Relying on a drive controller might seem the right way to go but especially for corporate installations I would believe it would be beneficial to have the fine grained control a dedicated server could provide.

1 comments

Because systems, including servers, don't expose an abstraction of being permanent (always-on) storage that never gets suddenly lost (rebooted, loses power) for any reason at any time. How could you run a laptop with a server inside that cached 100GB+ of RAM? You would have to wait for it to load from RAM. Not so with the device I outline: if it has 48 hours of trickle charge (my calculations could be wrong but apparently it just takes mere milliwatts to refresh a DIMM), then as long as it has received power in the last 48 hours it would be instant-on. Everything you do is instant, EVEN IF it's written against software that writes to permanent storage.
Sounds very much like the current suspend to RAM functionality that every laptop has, at great expense and complexity.
only if you think having every disk access occur at ram speed rather than SSD speed makes no difference. CPU's and RAM are so fast, I think often in starting an application or the like, disk access really is the limiting factor. I suppose you can disagree. things like compilation could easily end up twice or five times as fast in my estimation. know anyone with a compilation in their workflow?

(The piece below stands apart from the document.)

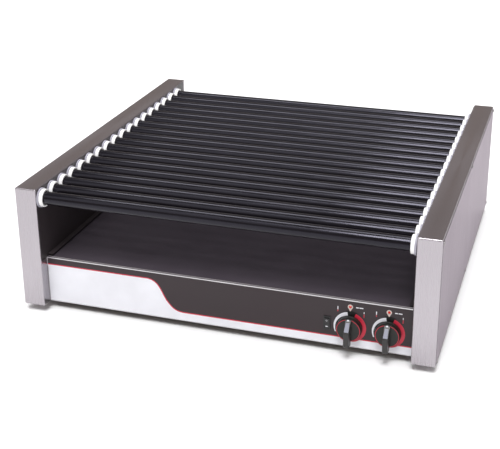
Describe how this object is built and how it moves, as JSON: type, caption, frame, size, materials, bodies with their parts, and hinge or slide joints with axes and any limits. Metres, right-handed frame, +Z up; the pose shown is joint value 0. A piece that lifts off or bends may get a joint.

I should have said "C: drive"/"HDA1" but wrote boot media so I could save having to think about my phrasing. I meant that's where you would install anything that is primary to your workflow and might read and write lots of files, because that's how it was programmed, git, your ide, compiler, test suites, database, webserver and log files, or whatever programs you create and handle your workspace with, whatever that may be (photoshop, design software, etc).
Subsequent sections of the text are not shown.